#### EXERCISE AIM:
Copy out all the lines where "materials" shows up.
• • • • •
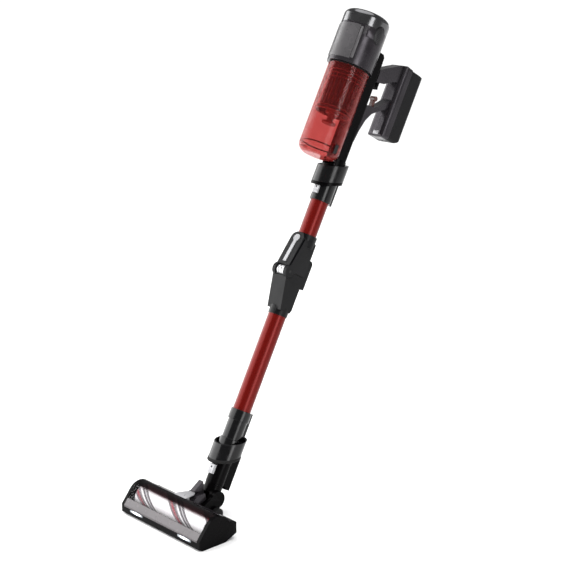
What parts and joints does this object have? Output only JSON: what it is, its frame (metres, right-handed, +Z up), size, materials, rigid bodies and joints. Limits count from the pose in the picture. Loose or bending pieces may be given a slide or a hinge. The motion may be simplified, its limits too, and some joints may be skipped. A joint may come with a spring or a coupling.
{
  "type": "cordless stick vacuum cleaner",
  "caption": "Cordless stick vacuum cleaner with a clear cyclone bin, loop handle with slide-off battery, folding wand and motorised soft-roller floor head on a swivelling neck.",
  "frame": {"origin": "middle of the hand grip, on the machine's plane of symmetry; the floor under the head is 0.7896 m below it", "axes": "+X along the floor head to the machine's right, -Y the way the head drives, +Z up; the wand leans back 28.4 degrees at rest, in the YZ plane"},
  "size_m": [0.25, 0.7266, 1.0032],
  "materials": {
    "gloss_black": "glossy moulded plastic",
    "satin_black": "fine-textured moulded plastic",
    "graphite": "satin metallic moulding",
    "panel_grey": "satin lacquered panel",
    "smoke": "glossy smoked moulding",
    "clear_smoke": "clear smoked polycarbonate",
    "red_clear": "clear red polycarbonate",
    "red_anodised": "red anodised, satin",
    "pale_key": "satin silver button",
    "dark_red_key": "glossy button",
    "cyclone_red": "dark red moulding",
    "soft_seal": "soft rubber",
    "filter_cloth": "pleated filter cloth",
    "pile": "soft nylon pile in stripes",
    "bright_alloy": "bare alloy",
    "screw_steel": "zinc plated",
    "dark_steel": "blackened steel",
    "circuit_green": "solder-masked board",
    "cell_wrap": "shrink-wrapped cells",
    "lamp": "frosted light window"
  },
  "bodies": {
    "hand_unit": {"motor_housing": "graphite", "front_panel": "panel_grey", "exhaust_cap": "smoke", "exhaust_filter": "filter_cloth", "pre_motor_filter": "filter_cloth", "suction_motor": "bright_alloy", "motor_mount": "soft_seal", "rear_spine": "gloss_black", "inlet_socket": "satin_black", "inlet_collar": "smoke", "handle_left": "graphite", "handle_right": "graphite", "battery_terminal": "satin_black", "control_board": "circuit_green", "handle_screws": "screw_steel"},
    "fan": {"impeller": "bright_alloy"},
    "trigger_lever": {"trigger": "gloss_black"},
    "mode_key": {"mode_button": "gloss_black"},
    "bin_release_key": {"bin_release": "dark_red_key"},
    "bin": {"dust_bin": "red_clear", "bin_seal": "soft_seal", "door_seal": "soft_seal", "cyclone_shroud": "graphite", "cyclone_cone": "cyclone_red"},
    "bin_lid": {"bin_door": "red_clear"},
    "lid_latch": {"door_latch": "smoke"},
    "battery": {"battery_case": "satin_black", "battery_cells": "cell_wrap"},
    "battery_key": {"battery_release": "graphite"},
    "upper_wand": {"upper_collar": "smoke", "upper_tube": "red_anodised", "flex_upper_yoke": "satin_black", "flex_pin": "dark_steel"},
    "wand_key": {"wand_latch": "pale_key"},
    "fold_key": {"flex_button": "pale_key"},
    "lower_wand": {"flex_lower_yoke": "satin_black", "flex_cover": "satin_black", "flex_hose": "soft_seal", "lower_tube": "red_anodised", "lower_collar": "smoke"},
    "neck_plug": {"neck_body": "gloss_black"},
    "neck_key": {"neck_latch": "pale_key"},
    "neck_swivel": {"neck_base": "gloss_black"},
    "head": {"head_base": "gloss_black", "head_cover": "graphite", "brush_window": "clear_smoke", "end_cap_left": "gloss_black", "end_cap_right": "gloss_black", "front_strip": "panel_grey", "led_strips": "lamp", "brush_motor": "bright_alloy", "head_screws": "screw_steel"},
    "window_key": {"window_release": "pale_key"},
    "brush_roll": {"brush_core": "satin_black", "brush_pile": "pile", "drive_dog": "screw_steel"},
    "wheel_left": {"rear_wheel_left": "soft_seal"},
    "wheel_right": {"rear_wheel_right": "soft_seal"}
  },
  "joints": [
    {"name": "fan_spin", "type": "hinge", "parent": "hand_unit", "child": "fan", "pos_m": [0, -0.11106, 0.10893], "axis": [0, 0.4756, 0.8796], "continuous": true},
    {"name": "trigger_pull", "type": "hinge", "parent": "hand_unit", "child": "trigger_lever", "pos_m": [0, -0.03155, 0.06253], "axis": [1, 0, 0], "range_deg": [0, 10], "stiffness_Nm_per_rad": 0.12, "springref_deg": -20.05},
    {"name": "mode_press", "type": "slide", "parent": "hand_unit", "child": "mode_key", "axis": [0, -0.8796, 0.4756], "range_m": [0, 0.0014], "stiffness_N_per_m": 600, "springref_m": -0.00167},
    {"name": "bin_release_press", "type": "slide", "parent": "hand_unit", "child": "bin_release_key", "axis": [0, -0.4756, -0.8796], "range_m": [0, 0.003], "stiffness_N_per_m": 600, "springref_m": -0.00167},
    {"name": "bin_slide", "type": "slide", "parent": "hand_unit", "child": "bin", "axis": [0, -0.8796, 0.4756], "range_m": [0, 0.12]},
    {"name": "bin_lid_swing", "type": "hinge", "parent": "bin", "child": "bin_lid", "pos_m": [-0.0475, -0.20618, -0.067], "axis": [0, 0.8796, -0.4756], "range_deg": [0, 100]},
    {"name": "lid_latch_lift", "type": "hinge", "parent": "bin", "child": "lid_latch", "pos_m": [0.0466, -0.2, -0.05556], "axis": [0, -0.8796, 0.4756], "range_deg": [0, 20], "stiffness_Nm_per_rad": 0.02, "springref_deg": -22.92},
    {"name": "battery_slide", "type": "slide", "parent": "hand_unit", "child": "battery", "axis": [0, -0.4756, -0.8796], "range_m": [0, 0.165]},
    {"name": "battery_release_press", "type": "slide", "parent": "battery", "child": "battery_key", "axis": [0, -0.8796, 0.4756], "range_m": [0, 0.0013], "stiffness_N_per_m": 600, "springref_m": -0.00167},
    {"name": "wand_slide", "type": "slide", "parent": "hand_unit", "child": "upper_wand", "axis": [0, -0.4756, -0.8796], "range_m": [0, 0.08]},
    {"name": "wand_latch_press", "type": "slide", "parent": "upper_wand", "child": "wand_key", "axis": [0, 0.8796, -0.4756], "range_m": [0, 0.0014], "stiffness_N_per_m": 600, "springref_m": -0.00167},
    {"name": "fold_button_press", "type": "slide", "parent": "upper_wand", "child": "fold_key", "axis": [0, 0.7727, -0.6347], "range_m": [0, 0.002], "stiffness_N_per_m": 600, "springref_m": -0.00167},
    {"name": "wand_fold", "type": "hinge", "parent": "upper_wand", "child": "lower_wand", "pos_m": [0, -0.30609, -0.30855], "axis": [-1, 0, 0], "range_deg": [0, 85], "deforming": ["flex_hose"]},
    {"name": "neck_slide", "type": "slide", "parent": "lower_wand", "child": "neck_plug", "axis": [0, -0.4756, -0.8796], "range_m": [0, 0.06]},
    {"name": "neck_latch_press", "type": "slide", "parent": "neck_plug", "child": "neck_key", "axis": [0, 0.8796, -0.4756], "range_m": [0, 0.0014], "stiffness_N_per_m": 600, "springref_m": -0.00167},
    {"name": "neck_turn", "type": "hinge", "parent": "neck_plug", "child": "neck_swivel", "pos_m": [0, -0.49937, -0.72698], "axis": [0, 0.4756, 0.8796], "range_deg": [-80, 80]},
    {"name": "neck_pitch", "type": "hinge", "parent": "neck_swivel", "child": "head", "pos_m": [0, -0.51269, -0.75161], "axis": [1, 0, 0], "range_deg": [-28, 50]},
    {"name": "window_release_slide", "type": "slide", "parent": "head", "child": "window_key", "axis": [1, 0, 0], "range_m": [0, 0.004]},
    {"name": "brush_spin", "type": "hinge", "parent": "head", "child": "brush_roll", "pos_m": [0, -0.59669, -0.76111], "axis": [1, 0, 0], "continuous": true},
    {"name": "wheel_left_spin", "type": "hinge", "parent": "head", "child": "wheel_left", "pos_m": [-0.03185, -0.51969, -0.77761], "axis": [1, 0, 0], "continuous": true},
    {"name": "wheel_right_spin", "type": "hinge", "parent": "head", "child": "wheel_right", "pos_m": [0.03185, -0.51969, -0.77761], "axis": [1, 0, 0], "continuous": true}
  ]
}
• • • • •
#### ANSWER IN FULL:
What parts and joints does this object have? Output only JSON: what it is, its frame (metres, right-handed, +Z up), size, materials, rigid bodies and joints. Limits count from the pose in the picture. Loose or bending pieces may be given a slide or a hinge. The motion may be simplified, its limits too, and some joints may be skipped. A joint may come with a spring or a coupling.
  "materials": {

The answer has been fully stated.